Under-represented in historical Labour terms are “young singles/families who rent properties on a short-term basis and require financial assistance”, as well as the sort of families “who have to budget to make ends meet”.

You get the picture. A coterie of rich, self-congratulatory London elitists are imposing their born-again Marxist credo on a party that used to have real roots in working-class life and a genuine understanding of what working people wanted – which, as often as not, was not socialism but just a fair chance to get the advantages that those smug north London Corbynites take for granted. But from within the noise-making machine, this sort of absurdity is not visible. That is another aspect of the mob-driven political mind-set: it is inevitably enclosed and self-referring. Because it does not engage in open debate, it is sealed off from the world beyond its peers.
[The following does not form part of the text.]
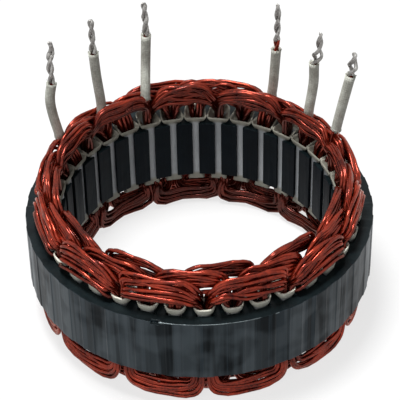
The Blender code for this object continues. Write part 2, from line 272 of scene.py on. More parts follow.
def new_group(name, inputs, outputs):
    """An empty shader node group with float or vector inputs and float outputs."""
    group = bpy.data.node_groups.new(name, "ShaderNodeTree")
    for socket, kind, default in inputs:
        made = group.interface.new_socket(socket, in_out="INPUT", socket_type=kind)
        if default is not None:
            made.default_value = default
    for socket in outputs:
        group.interface.new_socket(socket, in_out="OUTPUT", socket_type="NodeSocketFloat")
    return group, group.nodes.new("NodeGroupInput"), group.nodes.new("NodeGroupOutput")


def find_socket(node, key):
    """An input by its name, with _ for a space, or i and its place in the list."""
    if key[0] == "i" and key[1:].isdigit():
        return node.inputs[int(key[1:])]
    return node.inputs[key.replace("_", " ")]


def feed(tree, node, **inputs):
    """Give a node's inputs values or other nodes' outputs."""
    for key, value in inputs.items():
        socket = find_socket(node, key)
        if isinstance(value, bpy.types.NodeSocket):
            tree.links.new(value, socket)
        else:
            socket.default_value = value


def add_node(tree, kind, settings=None, **inputs):
    """A new node with its settings and inputs."""
    node = tree.nodes.new("ShaderNode" + kind)
    for key, value in (settings or {}).items():
        setattr(node, key, value)
    feed(tree, node, **inputs)
    return node


def add_math(tree, operation, first, second=0.0):
    """The result of a Math node."""
    return add_node(tree, "Math", {"operation": operation}, i0=first, i1=second).outputs[0]


def add_range(tree, value, start, end, low=0.0, high=1.0, smooth=False):
    """A value's place between start and end, stretched from low to high."""
    kind = {"interpolation_type": "SMOOTHSTEP" if smooth else "LINEAR"}
    return add_node(tree, "MapRange", kind, Value=value, From_Min=start, From_Max=end,
                    To_Min=low, To_Max=high).outputs[0]


def add_mix(tree, factor, low, high):
    """A value between two, by a factor."""
    return add_node(tree, "Mix", Factor=factor, i2=low, i3=high).outputs[0]


def add_blend(tree, factor, low, high, way="MIX"):
    """A colour between two, by a factor, or the first one shaded by the second."""
    settings = {"data_type": "RGBA", "blend_type": way}
    return add_node(tree, "Mix", settings, i0=factor, i6=low, i7=high).outputs[2]


def add_group(tree, group, **inputs):
    """A group placed in a material or in another group."""
    return add_node(tree, "Group", {"node_tree": group}, **inputs)


def add_factor(tree, group, **inputs):
    """The factor that a pattern's group gives."""
    return add_group(tree, group, **inputs).outputs["Factor"]


def object_place(tree):
    return add_node(tree, "TexCoord").outputs["Object"]


def new_material(name):
    material = bpy.data.materials.new(name)
    material.use_nodes = True
    tree = material.node_tree
    return material, tree, tree.nodes["Principled BSDF"]


def make_patches_group():
    """Soft patches: a slow noise and a fine one, as a factor from 0 to 1."""
    group, given, out = new_group(
        "soft patches",
        [("Vector", "NodeSocketVector", None), ("Size", "NodeSocketFloat", 100.0),
         ("Fine share", "NodeSocketFloat", 0.3)],
        ["Factor"])
    slow = add_node(group, "TexNoise", Vector=given.outputs["Vector"],
                    Scale=given.outputs["Size"], Detail=2.0)
    finer = add_math(group, "MULTIPLY", given.outputs["Size"], 7.0)
    fine = add_node(group, "TexNoise", Vector=given.outputs["Vector"], Scale=finer, Detail=2.0)
    mix = add_mix(group, given.outputs["Fine share"], slow.outputs["Fac"], fine.outputs["Fac"])
    feed(group, out, Factor=add_range(group, mix, 0.34, 0.66))
    return group


def make_bands_group():
    """Upright bands round the Z axis: a noise that hardly changes with height."""
    group, given, out = new_group(
        "upright bands",
        [("Vector", "NodeSocketVector", None), ("Count", "NodeSocketFloat", 12.0),
         ("Breaks", "NodeSocketFloat", 20.0)],
        ["Factor"])
    parts = add_node(group, "SeparateXYZ", Vector=given.outputs["Vector"])
    flat = add_node(group, "CombineXYZ", X=parts.outputs["X"], Y=parts.outputs["Y"])
    ring = add_node(group, "VectorMath", {"operation": "NORMALIZE"}, i0=flat.outputs[0])
    wide = add_node(group, "VectorMath", {"operation": "SCALE"}, i0=ring.outputs[0],
                    Scale=given.outputs["Count"])
    rise = add_math(group, "MULTIPLY", parts.outputs["Z"], given.outputs["Breaks"])
    high = add_node(group, "CombineXYZ", Z=rise)
    place = add_node(group, "VectorMath", {"operation": "ADD"}, i0=wide.outputs[0],
                     i1=high.outputs[0])
    noise = add_node(group, "TexNoise", Vector=place.outputs[0], Scale=1.0, Detail=1.6,
                     Roughness=0.5)
    feed(group, out, Factor=add_range(group, noise.outputs["Fac"], 0.40, 0.60, smooth=True))
    return group


def make_ring_group():
    """Where a place lies on the ring: its distance from the axis, its height, and how
    far above or below the core's middle it is."""
    group, given, out = new_group("place on the ring", [("Vector", "NodeSocketVector", None)],
                                  ["Radius", "Height", "Off middle"])
    parts = add_node(group, "SeparateXYZ", Vector=given.outputs["Vector"])
    flat = add_node(group, "CombineXYZ", X=parts.outputs["X"], Y=parts.outputs["Y"])
    radius = add_node(group, "VectorMath", {"operation": "LENGTH"}, i0=flat.outputs[0])
    above = add_math(group, "SUBTRACT", parts.outputs["Z"], CORE_MIDDLE)
    feed(group, out, Radius=radius.outputs["Value"], Height=parts.outputs["Z"],
         Off_middle=add_math(group, "ABSOLUTE", above))
    return group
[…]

Mobocracy, with its vocabulary of infantile insult, is ugly and demeaning, which is presumably why the sensible do not deign to take part in it. But think what we are losing. I realise that it takes preternatural social confidence to confront an antagonist whose accusations are so frenzied and implacable. But as often as not, posing questions can, at least momentarily, stop the flow of invective. Next time you are faced with a ranting interlocutor, try asking him (or, quite frequently, her) who he believes that he is speaking for? What he thinks most people want from life? Why he thinks most voters are inclined to reject his solutions? Ask anything that might bring a pause to the cacophony.

Over in the US, the problem is rather different: there really are two American electorates who despise each other. Trump has unleashed the triumphal fury of the one to the despair of the other. This is a national identity crisis that is being carelessly whipped up by incoherent noise. That makes it even more dangerous than our passing political problem.